My mom, for her part, remembers a lot. She remembers the radio music that usually coloured her mornings being replaced with military marches. She saw Jeeps roaming up and down the streets, leading people out of their homes.
The noise woke her up on the night her dad was taken. She stayed in bed, the door to her room open just enough to peer through. She saw the guns and the green uniforms. She even remembers the soldiers as polite. (My grandparents say they were actually quite rough.)
My mom figures my grandparents never really got over the trauma the coup brought them.
As for me, I now know much more about my family’s story and the larger context, though it’s still far from the whole picture. I had always known it in broad strokes — never in any detail.
I didn’t know my grandpa was shot. I had never heard the radio announcement that changed my family’s lives. I had no clue how much they had to run.

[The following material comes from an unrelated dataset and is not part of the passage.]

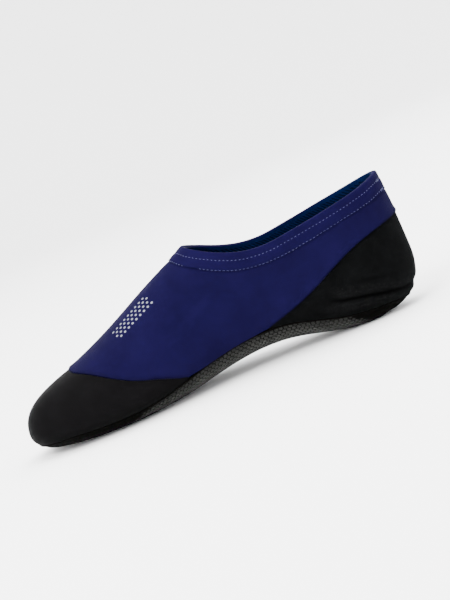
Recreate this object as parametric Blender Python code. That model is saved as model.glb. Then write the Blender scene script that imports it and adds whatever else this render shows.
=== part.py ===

When I was younger, people would bring up the dictatorship, its effects, and its legacy at family dinners. But they rarely spoke of the hours, days, and weeks immediately following the coup. No one really asked, either.
I think there was a tacit understanding: No one wanted to talk about it, so they didn’t.
Emotionally, this story presents an interesting conflict for me: The coup was horrific, of course. Tens of thousands suffered during that time and through until 1990. My grandparents and many others still bear scars.
But this tragic story also gave me and my family one of the greatest fortunes we have: being Canadian. I’m proud of my country, despite all its faults. I’m proud to be a dual Canadian-Chilean national.
The coup also led my mom to my dad.
Had my family not come here, I wouldn’t be alive. I owe my existence to my family’s suffering decades ago. It’s strange to think about.
But it’s important. Everyone has a path stretching far behind them, transcending generations. Taking a stroll down my family’s path shows me what to be thankful for.
The road here was long. I plan to keep exploring it.